# Material provided
──────────────────────────────

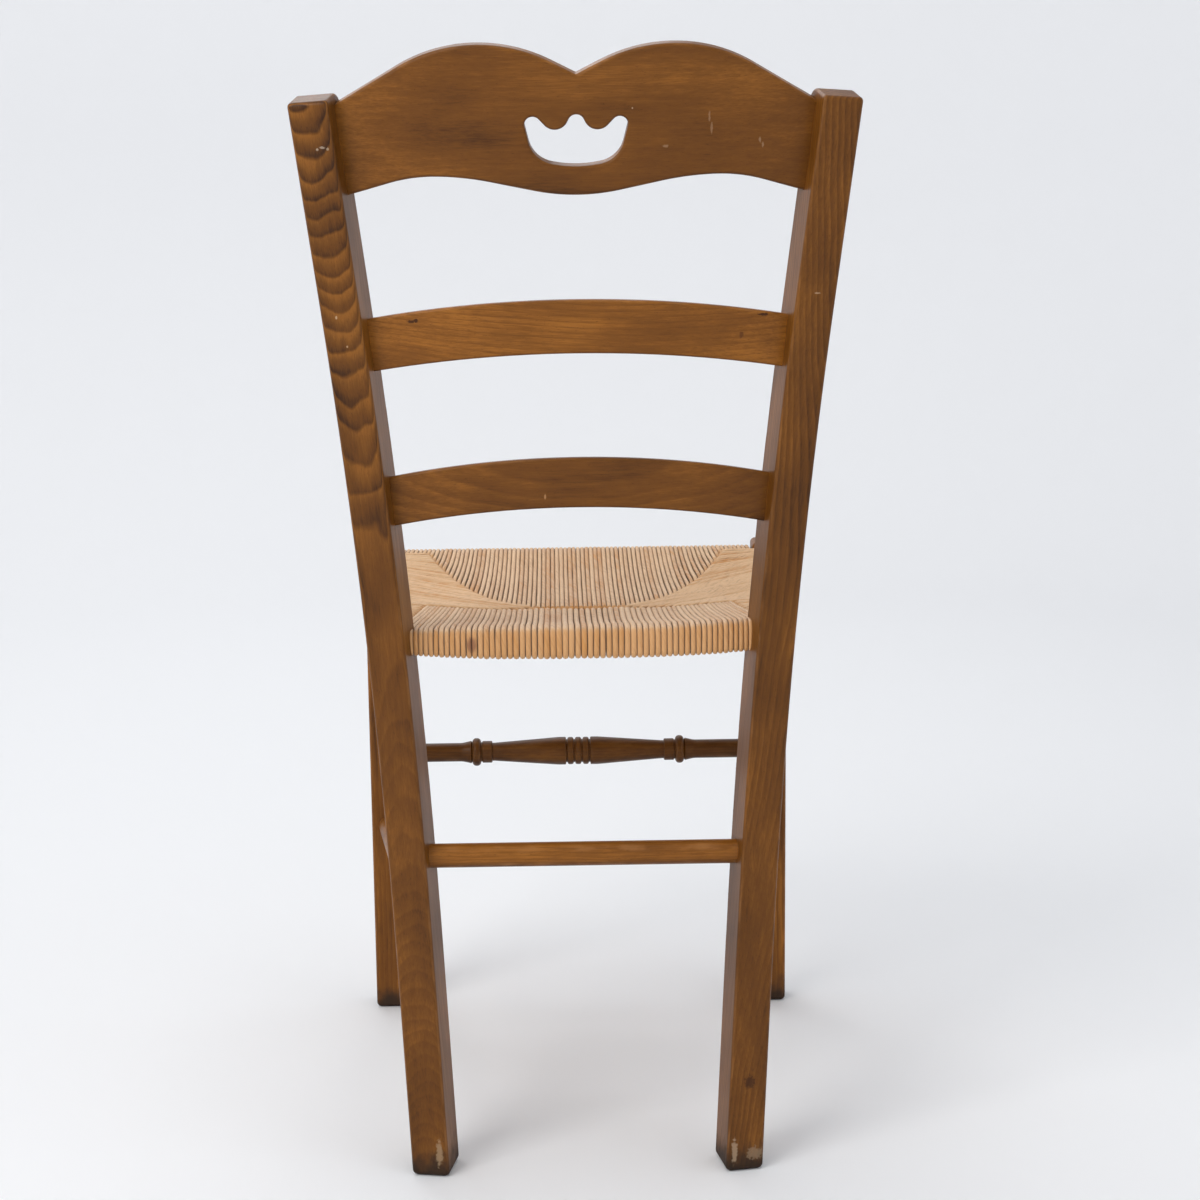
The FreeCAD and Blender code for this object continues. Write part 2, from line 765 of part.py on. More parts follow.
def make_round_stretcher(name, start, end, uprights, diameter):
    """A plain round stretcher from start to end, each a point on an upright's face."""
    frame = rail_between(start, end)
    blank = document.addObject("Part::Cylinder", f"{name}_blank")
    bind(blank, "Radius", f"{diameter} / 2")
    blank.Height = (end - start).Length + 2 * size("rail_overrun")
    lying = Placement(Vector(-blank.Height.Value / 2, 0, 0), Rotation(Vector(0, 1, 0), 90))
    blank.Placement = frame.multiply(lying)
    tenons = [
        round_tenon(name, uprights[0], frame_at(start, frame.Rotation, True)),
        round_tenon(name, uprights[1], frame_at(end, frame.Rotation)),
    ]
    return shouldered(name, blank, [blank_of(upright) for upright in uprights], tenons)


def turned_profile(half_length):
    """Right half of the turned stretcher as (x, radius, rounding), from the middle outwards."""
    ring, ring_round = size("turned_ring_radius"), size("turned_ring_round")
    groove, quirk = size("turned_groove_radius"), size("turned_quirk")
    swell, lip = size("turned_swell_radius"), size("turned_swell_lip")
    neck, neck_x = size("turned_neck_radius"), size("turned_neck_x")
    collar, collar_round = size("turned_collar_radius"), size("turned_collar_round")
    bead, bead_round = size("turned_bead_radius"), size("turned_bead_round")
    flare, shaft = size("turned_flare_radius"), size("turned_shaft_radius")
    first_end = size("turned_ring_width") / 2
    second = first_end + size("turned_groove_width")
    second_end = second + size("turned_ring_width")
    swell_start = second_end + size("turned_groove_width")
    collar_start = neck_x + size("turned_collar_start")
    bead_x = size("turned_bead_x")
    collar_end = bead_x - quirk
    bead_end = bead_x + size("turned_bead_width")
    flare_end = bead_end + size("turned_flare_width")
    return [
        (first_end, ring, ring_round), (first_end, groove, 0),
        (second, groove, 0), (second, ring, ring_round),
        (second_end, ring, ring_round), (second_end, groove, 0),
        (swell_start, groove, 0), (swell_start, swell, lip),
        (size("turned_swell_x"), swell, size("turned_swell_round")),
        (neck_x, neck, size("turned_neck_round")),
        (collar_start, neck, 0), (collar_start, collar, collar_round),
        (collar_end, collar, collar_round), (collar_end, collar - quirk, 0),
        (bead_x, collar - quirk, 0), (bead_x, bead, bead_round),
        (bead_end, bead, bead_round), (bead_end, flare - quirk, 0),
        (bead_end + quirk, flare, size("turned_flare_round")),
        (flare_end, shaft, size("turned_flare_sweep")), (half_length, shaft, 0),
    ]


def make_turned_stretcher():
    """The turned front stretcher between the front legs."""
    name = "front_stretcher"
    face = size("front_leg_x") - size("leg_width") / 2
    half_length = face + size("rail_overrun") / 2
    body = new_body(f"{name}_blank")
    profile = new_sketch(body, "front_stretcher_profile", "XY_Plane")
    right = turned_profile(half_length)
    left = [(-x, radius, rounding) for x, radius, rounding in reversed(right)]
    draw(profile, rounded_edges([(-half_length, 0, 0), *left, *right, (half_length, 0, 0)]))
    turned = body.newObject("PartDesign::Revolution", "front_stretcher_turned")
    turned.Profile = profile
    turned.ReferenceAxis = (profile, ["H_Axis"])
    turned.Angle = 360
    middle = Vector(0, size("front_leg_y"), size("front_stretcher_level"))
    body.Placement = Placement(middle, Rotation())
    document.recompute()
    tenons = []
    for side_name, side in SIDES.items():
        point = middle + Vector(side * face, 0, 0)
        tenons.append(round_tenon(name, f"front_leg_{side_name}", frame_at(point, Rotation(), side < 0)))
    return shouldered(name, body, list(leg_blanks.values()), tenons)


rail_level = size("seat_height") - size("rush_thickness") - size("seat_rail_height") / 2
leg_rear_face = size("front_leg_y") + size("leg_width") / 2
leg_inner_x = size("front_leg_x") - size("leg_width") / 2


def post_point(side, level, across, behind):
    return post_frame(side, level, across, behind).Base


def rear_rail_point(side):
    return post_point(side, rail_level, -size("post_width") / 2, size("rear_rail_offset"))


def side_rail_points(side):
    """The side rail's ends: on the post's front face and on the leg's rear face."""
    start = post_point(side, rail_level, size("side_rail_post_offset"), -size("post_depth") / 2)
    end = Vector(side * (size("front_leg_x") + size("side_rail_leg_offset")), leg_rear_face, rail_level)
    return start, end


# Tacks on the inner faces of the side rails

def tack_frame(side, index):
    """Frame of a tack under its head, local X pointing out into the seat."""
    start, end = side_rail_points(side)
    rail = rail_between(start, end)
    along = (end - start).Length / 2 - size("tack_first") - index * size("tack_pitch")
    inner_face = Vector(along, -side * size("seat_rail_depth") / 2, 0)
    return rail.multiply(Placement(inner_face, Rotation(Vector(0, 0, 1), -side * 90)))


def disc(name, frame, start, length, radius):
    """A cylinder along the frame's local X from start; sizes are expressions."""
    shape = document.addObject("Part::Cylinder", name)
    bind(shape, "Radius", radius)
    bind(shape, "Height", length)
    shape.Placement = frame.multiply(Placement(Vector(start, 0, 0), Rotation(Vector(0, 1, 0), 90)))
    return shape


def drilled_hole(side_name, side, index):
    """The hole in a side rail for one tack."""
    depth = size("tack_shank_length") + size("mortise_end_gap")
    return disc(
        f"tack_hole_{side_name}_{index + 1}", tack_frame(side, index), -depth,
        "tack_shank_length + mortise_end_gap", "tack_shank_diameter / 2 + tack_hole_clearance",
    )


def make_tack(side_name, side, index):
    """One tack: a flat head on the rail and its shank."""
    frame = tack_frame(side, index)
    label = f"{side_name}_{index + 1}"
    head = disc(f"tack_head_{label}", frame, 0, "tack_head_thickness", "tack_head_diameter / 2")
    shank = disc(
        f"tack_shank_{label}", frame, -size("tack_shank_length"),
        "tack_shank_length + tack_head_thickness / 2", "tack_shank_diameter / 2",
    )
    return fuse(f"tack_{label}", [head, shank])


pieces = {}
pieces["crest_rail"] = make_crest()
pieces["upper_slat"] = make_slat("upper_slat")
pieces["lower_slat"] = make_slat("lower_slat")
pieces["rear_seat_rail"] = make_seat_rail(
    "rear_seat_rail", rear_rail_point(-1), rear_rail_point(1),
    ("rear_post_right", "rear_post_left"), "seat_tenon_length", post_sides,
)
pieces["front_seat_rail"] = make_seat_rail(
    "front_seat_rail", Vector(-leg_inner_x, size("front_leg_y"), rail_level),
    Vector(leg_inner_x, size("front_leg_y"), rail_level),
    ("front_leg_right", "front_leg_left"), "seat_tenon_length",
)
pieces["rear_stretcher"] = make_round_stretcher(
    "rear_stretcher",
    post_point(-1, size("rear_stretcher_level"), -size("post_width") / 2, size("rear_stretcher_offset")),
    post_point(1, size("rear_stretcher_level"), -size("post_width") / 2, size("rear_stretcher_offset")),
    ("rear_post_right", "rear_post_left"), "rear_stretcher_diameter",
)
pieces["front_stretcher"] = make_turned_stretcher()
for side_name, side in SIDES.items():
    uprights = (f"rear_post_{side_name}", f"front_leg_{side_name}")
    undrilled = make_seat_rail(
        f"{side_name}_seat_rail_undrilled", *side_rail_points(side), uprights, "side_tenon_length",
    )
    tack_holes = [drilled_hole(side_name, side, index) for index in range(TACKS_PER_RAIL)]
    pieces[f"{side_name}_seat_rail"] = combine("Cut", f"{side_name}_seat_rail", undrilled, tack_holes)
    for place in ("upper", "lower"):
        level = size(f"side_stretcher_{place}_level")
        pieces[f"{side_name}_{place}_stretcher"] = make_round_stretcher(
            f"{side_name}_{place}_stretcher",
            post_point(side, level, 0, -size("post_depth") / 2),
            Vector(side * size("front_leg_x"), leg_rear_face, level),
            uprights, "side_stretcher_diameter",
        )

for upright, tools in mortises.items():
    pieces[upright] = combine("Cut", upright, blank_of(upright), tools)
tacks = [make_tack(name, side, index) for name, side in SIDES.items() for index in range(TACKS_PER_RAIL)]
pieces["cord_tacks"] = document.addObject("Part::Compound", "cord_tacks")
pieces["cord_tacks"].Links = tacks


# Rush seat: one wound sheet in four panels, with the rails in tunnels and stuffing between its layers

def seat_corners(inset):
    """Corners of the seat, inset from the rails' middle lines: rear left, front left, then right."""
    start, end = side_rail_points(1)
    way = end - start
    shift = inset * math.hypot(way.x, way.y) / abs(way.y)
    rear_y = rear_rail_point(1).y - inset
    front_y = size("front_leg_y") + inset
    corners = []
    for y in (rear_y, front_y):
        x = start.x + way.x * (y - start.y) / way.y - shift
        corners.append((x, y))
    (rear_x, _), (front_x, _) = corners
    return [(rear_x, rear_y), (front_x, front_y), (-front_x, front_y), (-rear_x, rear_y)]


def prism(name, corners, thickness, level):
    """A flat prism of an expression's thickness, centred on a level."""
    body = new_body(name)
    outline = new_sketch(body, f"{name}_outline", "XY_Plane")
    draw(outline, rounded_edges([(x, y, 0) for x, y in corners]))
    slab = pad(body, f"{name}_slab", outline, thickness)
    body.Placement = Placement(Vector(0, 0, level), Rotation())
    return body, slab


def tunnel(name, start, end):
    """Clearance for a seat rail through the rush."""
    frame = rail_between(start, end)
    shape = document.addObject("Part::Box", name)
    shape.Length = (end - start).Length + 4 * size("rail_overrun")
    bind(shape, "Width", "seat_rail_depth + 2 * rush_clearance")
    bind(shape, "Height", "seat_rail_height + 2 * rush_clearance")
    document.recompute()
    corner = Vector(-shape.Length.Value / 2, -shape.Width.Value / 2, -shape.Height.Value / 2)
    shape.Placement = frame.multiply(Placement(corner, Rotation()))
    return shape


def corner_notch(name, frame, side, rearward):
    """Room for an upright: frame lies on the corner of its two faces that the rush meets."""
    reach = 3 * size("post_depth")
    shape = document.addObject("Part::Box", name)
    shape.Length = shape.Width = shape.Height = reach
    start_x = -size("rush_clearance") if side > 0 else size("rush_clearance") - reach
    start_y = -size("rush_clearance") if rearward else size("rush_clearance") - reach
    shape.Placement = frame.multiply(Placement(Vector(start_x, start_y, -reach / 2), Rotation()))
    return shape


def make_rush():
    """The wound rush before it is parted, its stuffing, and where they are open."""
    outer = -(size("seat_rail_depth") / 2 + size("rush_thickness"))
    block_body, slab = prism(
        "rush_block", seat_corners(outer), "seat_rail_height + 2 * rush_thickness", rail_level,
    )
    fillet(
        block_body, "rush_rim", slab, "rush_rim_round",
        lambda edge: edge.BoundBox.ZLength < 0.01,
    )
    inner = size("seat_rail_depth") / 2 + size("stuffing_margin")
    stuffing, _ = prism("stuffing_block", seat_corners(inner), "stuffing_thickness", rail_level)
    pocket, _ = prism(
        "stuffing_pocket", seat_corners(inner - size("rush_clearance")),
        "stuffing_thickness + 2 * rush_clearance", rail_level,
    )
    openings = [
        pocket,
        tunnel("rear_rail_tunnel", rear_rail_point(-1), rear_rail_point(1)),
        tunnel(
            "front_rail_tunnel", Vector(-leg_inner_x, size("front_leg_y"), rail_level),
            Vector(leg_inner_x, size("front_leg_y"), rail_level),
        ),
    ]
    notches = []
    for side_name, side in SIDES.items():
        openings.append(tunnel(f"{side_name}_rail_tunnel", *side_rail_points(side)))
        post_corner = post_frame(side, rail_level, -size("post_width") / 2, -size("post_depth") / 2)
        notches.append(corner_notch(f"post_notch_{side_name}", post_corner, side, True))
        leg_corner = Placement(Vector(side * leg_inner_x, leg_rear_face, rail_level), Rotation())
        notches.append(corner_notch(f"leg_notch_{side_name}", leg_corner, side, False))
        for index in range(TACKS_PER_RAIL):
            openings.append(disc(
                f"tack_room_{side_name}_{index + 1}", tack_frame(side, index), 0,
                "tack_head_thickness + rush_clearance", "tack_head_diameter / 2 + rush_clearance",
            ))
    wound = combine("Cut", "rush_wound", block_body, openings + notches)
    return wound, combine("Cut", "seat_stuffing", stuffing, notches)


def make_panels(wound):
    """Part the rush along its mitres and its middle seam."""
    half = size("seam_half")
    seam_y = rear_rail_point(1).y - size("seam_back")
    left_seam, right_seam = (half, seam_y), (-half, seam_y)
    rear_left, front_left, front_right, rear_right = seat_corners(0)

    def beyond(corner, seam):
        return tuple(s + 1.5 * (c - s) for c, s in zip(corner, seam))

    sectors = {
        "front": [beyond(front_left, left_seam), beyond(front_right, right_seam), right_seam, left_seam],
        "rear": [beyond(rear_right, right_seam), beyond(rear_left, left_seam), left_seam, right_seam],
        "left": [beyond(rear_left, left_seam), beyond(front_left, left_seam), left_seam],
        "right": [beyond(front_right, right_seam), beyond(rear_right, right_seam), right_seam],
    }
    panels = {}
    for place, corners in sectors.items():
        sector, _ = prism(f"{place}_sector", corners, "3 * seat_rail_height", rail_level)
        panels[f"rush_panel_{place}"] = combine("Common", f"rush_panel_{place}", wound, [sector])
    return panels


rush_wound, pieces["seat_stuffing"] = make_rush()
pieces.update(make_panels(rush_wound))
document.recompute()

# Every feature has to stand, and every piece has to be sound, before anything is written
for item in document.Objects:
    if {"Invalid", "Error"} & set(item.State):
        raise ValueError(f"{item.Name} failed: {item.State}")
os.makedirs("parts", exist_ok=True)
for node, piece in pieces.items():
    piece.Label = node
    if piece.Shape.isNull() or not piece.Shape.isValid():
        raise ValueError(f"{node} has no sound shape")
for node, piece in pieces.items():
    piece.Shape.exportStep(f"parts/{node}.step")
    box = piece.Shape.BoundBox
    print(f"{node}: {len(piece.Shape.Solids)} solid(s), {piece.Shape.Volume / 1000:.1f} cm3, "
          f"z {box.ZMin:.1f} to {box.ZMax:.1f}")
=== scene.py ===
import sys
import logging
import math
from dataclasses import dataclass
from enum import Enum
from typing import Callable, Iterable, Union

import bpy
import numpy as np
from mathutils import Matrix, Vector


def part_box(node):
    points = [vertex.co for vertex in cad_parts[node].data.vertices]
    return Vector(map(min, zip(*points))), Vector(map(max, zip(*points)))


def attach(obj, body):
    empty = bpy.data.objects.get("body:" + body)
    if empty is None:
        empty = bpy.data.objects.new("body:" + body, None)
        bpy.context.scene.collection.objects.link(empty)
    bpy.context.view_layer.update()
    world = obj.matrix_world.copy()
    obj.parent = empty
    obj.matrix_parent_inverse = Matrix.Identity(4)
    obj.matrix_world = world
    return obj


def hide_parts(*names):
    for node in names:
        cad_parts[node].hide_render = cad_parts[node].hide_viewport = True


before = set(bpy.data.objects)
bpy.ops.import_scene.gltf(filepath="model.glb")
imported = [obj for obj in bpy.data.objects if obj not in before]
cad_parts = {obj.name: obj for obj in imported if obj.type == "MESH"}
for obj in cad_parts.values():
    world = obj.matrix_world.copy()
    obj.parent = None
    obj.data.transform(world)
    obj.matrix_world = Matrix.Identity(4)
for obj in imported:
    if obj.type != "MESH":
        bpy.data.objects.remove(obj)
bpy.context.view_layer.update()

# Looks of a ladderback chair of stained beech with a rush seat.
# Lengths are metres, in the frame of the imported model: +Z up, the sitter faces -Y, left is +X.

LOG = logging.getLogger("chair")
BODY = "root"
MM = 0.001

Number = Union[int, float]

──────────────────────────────

# Problem
Emit only the lines from the one containing "# Every feature" through the one containing "# Lengths are", copied exactly.

# Correct output
# Every feature has to stand, and every piece has to be sound, before anything is written
for item in document.Objects:
    if {"Invalid", "Error"} & set(item.State):
        raise ValueError(f"{item.Name} failed: {item.State}")
os.makedirs("parts", exist_ok=True)
for node, piece in pieces.items():
    piece.Label = node
    if piece.Shape.isNull() or not piece.Shape.isValid():
        raise ValueError(f"{node} has no sound shape")
for node, piece in pieces.items():
    piece.Shape.exportStep(f"parts/{node}.step")
    box = piece.Shape.BoundBox
    print(f"{node}: {len(piece.Shape.Solids)} solid(s), {piece.Shape.Volume / 1000:.1f} cm3, "
          f"z {box.ZMin:.1f} to {box.ZMax:.1f}")
=== scene.py ===
import sys
import logging
import math
from dataclasses import dataclass
from enum import Enum
from typing import Callable, Iterable, Union

import bpy
import numpy as np
from mathutils import Matrix, Vector


def part_box(node):
    points = [vertex.co for vertex in cad_parts[node].data.vertices]
    return Vector(map(min, zip(*points))), Vector(map(max, zip(*points)))


def attach(obj, body):
    empty = bpy.data.objects.get("body:" + body)
    if empty is None:
        empty = bpy.data.objects.new("body:" + body, None)
        bpy.context.scene.collection.objects.link(empty)
    bpy.context.view_layer.update()
    world = obj.matrix_world.copy()
    obj.parent = empty
    obj.matrix_parent_inverse = Matrix.Identity(4)
    obj.matrix_world = world
    return obj


def hide_parts(*names):
    for node in names:
        cad_parts[node].hide_render = cad_parts[node].hide_viewport = True


before = set(bpy.data.objects)
bpy.ops.import_scene.gltf(filepath="model.glb")
imported = [obj for obj in bpy.data.objects if obj not in before]
cad_parts = {obj.name: obj for obj in imported if obj.type == "MESH"}
for obj in cad_parts.values():
    world = obj.matrix_world.copy()
    obj.parent = None
    obj.data.transform(world)
    obj.matrix_world = Matrix.Identity(4)
for obj in imported:
    if obj.type != "MESH":
        bpy.data.objects.remove(obj)
bpy.context.view_layer.update()

# Looks of a ladderback chair of stained beech with a rush seat.
# Lengths are metres, in the frame of the imported model: +Z up, the sitter faces -Y, left is +X.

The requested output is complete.